_Work to do_
In this exercise, reproduce all the entries that follow exactly.

* * * *

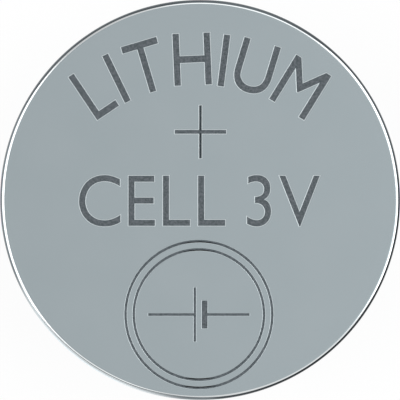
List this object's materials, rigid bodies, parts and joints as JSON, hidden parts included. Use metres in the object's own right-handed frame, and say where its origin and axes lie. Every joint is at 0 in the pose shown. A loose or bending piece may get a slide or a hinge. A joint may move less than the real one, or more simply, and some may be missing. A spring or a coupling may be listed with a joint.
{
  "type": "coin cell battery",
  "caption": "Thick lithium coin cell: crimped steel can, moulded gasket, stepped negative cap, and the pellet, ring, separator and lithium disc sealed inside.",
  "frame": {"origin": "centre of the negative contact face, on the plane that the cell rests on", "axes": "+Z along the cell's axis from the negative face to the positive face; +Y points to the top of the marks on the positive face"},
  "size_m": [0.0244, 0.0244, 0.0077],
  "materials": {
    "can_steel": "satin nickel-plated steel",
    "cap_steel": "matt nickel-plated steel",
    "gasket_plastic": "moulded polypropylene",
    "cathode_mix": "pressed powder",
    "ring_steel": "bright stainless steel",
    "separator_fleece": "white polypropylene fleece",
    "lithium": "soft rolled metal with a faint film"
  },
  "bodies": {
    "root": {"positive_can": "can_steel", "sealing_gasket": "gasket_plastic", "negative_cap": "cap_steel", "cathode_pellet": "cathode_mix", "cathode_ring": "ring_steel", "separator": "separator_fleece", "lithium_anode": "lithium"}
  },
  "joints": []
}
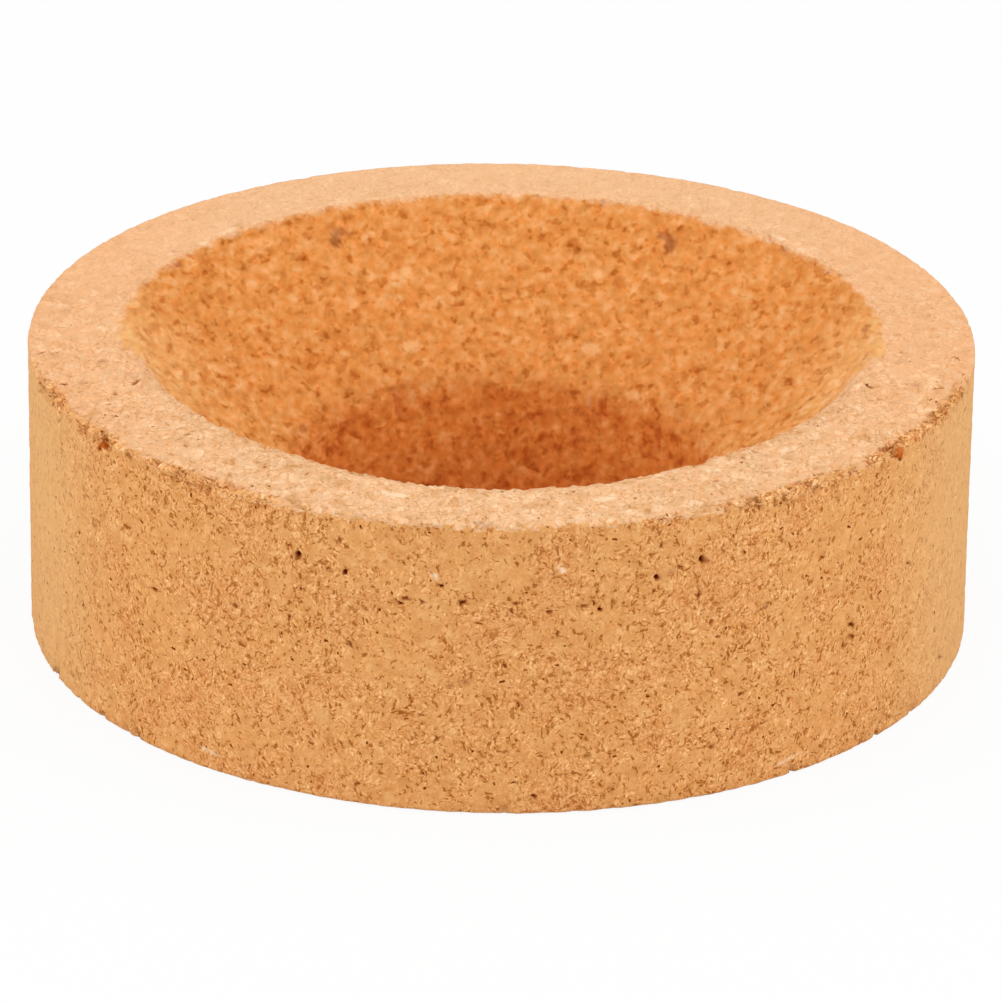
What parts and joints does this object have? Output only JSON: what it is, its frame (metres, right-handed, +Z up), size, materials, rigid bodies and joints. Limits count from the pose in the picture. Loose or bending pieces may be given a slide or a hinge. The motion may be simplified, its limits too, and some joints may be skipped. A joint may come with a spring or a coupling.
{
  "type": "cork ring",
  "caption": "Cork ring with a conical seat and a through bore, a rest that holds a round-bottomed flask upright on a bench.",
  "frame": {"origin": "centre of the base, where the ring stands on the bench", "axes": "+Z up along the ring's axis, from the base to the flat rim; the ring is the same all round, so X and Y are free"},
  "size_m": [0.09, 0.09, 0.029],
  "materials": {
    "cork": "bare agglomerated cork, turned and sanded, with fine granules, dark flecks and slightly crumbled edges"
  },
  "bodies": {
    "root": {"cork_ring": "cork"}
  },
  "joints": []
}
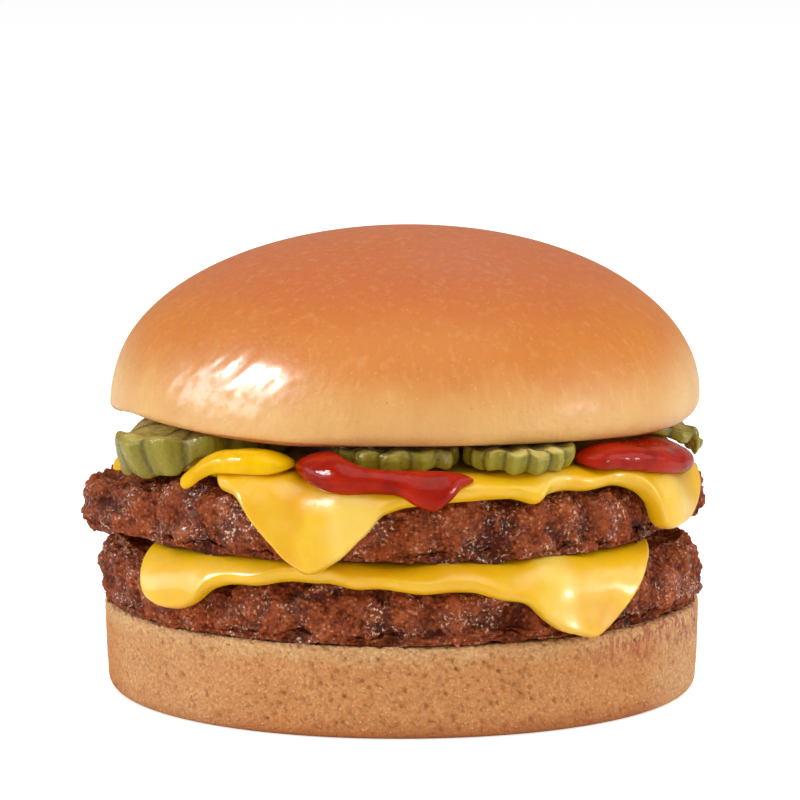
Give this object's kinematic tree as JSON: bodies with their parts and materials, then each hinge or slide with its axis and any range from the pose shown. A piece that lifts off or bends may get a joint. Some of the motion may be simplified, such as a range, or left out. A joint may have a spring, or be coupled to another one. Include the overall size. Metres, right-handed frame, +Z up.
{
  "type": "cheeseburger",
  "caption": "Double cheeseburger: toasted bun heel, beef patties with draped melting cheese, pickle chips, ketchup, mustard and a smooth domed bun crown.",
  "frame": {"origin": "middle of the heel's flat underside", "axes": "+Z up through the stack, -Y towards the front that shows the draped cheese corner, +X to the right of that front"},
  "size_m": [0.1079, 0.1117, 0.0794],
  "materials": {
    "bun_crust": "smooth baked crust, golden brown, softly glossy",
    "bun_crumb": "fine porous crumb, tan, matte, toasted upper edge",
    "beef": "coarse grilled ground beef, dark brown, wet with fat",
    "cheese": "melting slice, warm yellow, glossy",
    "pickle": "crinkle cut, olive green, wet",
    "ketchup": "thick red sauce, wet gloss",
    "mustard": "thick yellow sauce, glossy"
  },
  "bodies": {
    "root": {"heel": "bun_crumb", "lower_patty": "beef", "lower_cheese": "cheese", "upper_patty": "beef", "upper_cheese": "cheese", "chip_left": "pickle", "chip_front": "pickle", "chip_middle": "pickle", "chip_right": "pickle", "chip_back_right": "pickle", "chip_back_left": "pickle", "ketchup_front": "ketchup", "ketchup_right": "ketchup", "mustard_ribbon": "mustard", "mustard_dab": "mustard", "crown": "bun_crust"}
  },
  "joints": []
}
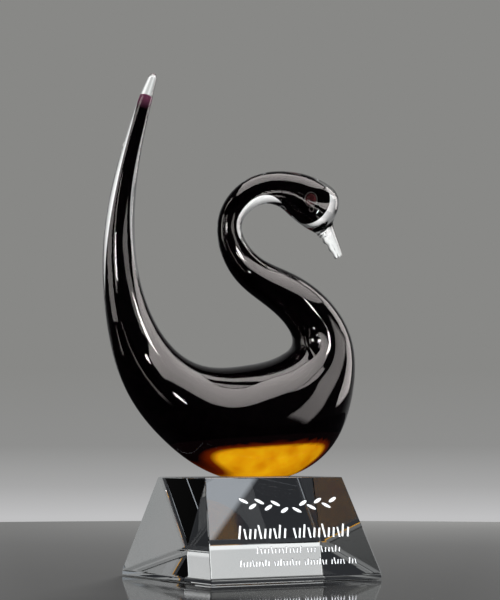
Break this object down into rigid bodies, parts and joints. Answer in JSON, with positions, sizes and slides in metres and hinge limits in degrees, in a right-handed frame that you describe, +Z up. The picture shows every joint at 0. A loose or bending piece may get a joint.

* * * *

_Task solution_
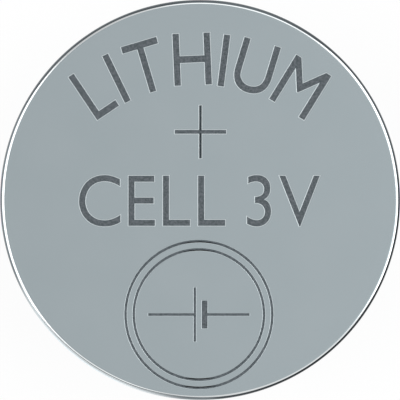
List this object's materials, rigid bodies, parts and joints as JSON, hidden parts included. Use metres in the object's own right-handed frame, and say where its origin and axes lie. Every joint is at 0 in the pose shown. A loose or bending piece may get a slide or a hinge. A joint may move less than the real one, or more simply, and some may be missing. A spring or a coupling may be listed with a joint.
{
  "type": "coin cell battery",
  "caption": "Thick lithium coin cell: crimped steel can, moulded gasket, stepped negative cap, and the pellet, ring, separator and lithium disc sealed inside.",
  "frame": {"origin": "centre of the negative contact face, on the plane that the cell rests on", "axes": "+Z along the cell's axis from the negative face to the positive face; +Y points to the top of the marks on the positive face"},
  "size_m": [0.0244, 0.0244, 0.0077],
  "materials": {
    "can_steel": "satin nickel-plated steel",
    "cap_steel": "matt nickel-plated steel",
    "gasket_plastic": "moulded polypropylene",
    "cathode_mix": "pressed powder",
    "ring_steel": "bright stainless steel",
    "separator_fleece": "white polypropylene fleece",
    "lithium": "soft rolled metal with a faint film"
  },
  "bodies": {
    "root": {"positive_can": "can_steel", "sealing_gasket": "gasket_plastic", "negative_cap": "cap_steel", "cathode_pellet": "cathode_mix", "cathode_ring": "ring_steel", "separator": "separator_fleece", "lithium_anode": "lithium"}
  },
  "joints": []
}
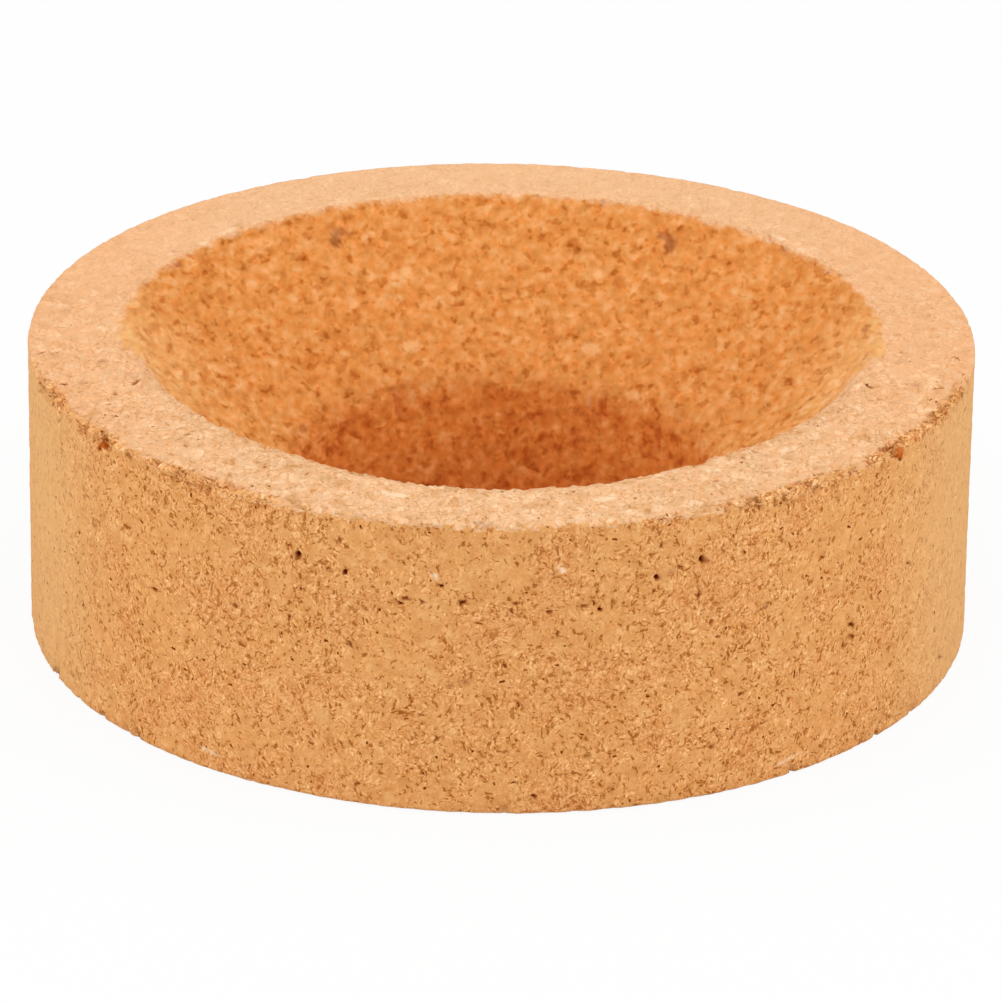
What parts and joints does this object have? Output only JSON: what it is, its frame (metres, right-handed, +Z up), size, materials, rigid bodies and joints. Limits count from the pose in the picture. Loose or bending pieces may be given a slide or a hinge. The motion may be simplified, its limits too, and some joints may be skipped. A joint may come with a spring or a coupling.
{
  "type": "cork ring",
  "caption": "Cork ring with a conical seat and a through bore, a rest that holds a round-bottomed flask upright on a bench.",
  "frame": {"origin": "centre of the base, where the ring stands on the bench", "axes": "+Z up along the ring's axis, from the base to the flat rim; the ring is the same all round, so X and Y are free"},
  "size_m": [0.09, 0.09, 0.029],
  "materials": {
    "cork": "bare agglomerated cork, turned and sanded, with fine granules, dark flecks and slightly crumbled edges"
  },
  "bodies": {
    "root": {"cork_ring": "cork"}
  },
  "joints": []
}
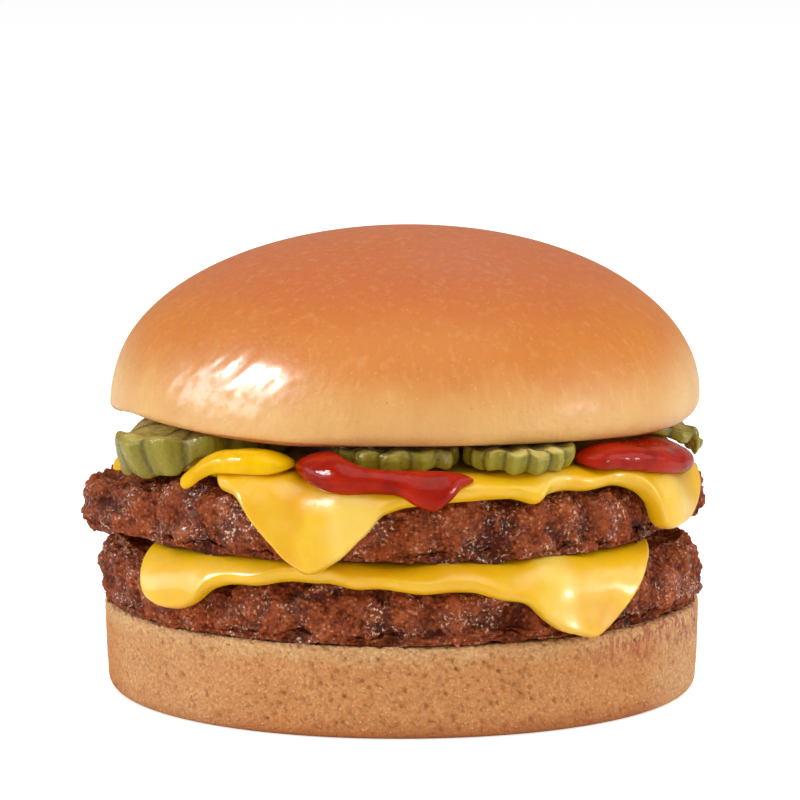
Give this object's kinematic tree as JSON: bodies with their parts and materials, then each hinge or slide with its axis and any range from the pose shown. A piece that lifts off or bends may get a joint. Some of the motion may be simplified, such as a range, or left out. A joint may have a spring, or be coupled to another one. Include the overall size. Metres, right-handed frame, +Z up.
{
  "type": "cheeseburger",
  "caption": "Double cheeseburger: toasted bun heel, beef patties with draped melting cheese, pickle chips, ketchup, mustard and a smooth domed bun crown.",
  "frame": {"origin": "middle of the heel's flat underside", "axes": "+Z up through the stack, -Y towards the front that shows the draped cheese corner, +X to the right of that front"},
  "size_m": [0.1079, 0.1117, 0.0794],
  "materials": {
    "bun_crust": "smooth baked crust, golden brown, softly glossy",
    "bun_crumb": "fine porous crumb, tan, matte, toasted upper edge",
    "beef": "coarse grilled ground beef, dark brown, wet with fat",
    "cheese": "melting slice, warm yellow, glossy",
    "pickle": "crinkle cut, olive green, wet",
    "ketchup": "thick red sauce, wet gloss",
    "mustard": "thick yellow sauce, glossy"
  },
  "bodies": {
    "root": {"heel": "bun_crumb", "lower_patty": "beef", "lower_cheese": "cheese", "upper_patty": "beef", "upper_cheese": "cheese", "chip_left": "pickle", "chip_front": "pickle", "chip_middle": "pickle", "chip_right": "pickle", "chip_back_right": "pickle", "chip_back_left": "pickle", "ketchup_front": "ketchup", "ketchup_right": "ketchup", "mustard_ribbon": "mustard", "mustard_dab": "mustard", "crown": "bun_crust"}
  },
  "joints": []
}
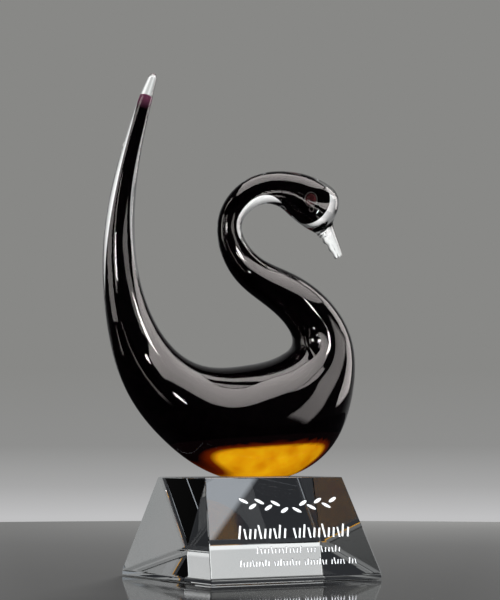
Break this object down into rigid bodies, parts and joints. Answer in JSON, with positions, sizes and slides in metres and hinge limits in degrees, in a right-handed frame that you describe, +Z up. The picture shows every joint at 0. A loose or bending piece may get a joint.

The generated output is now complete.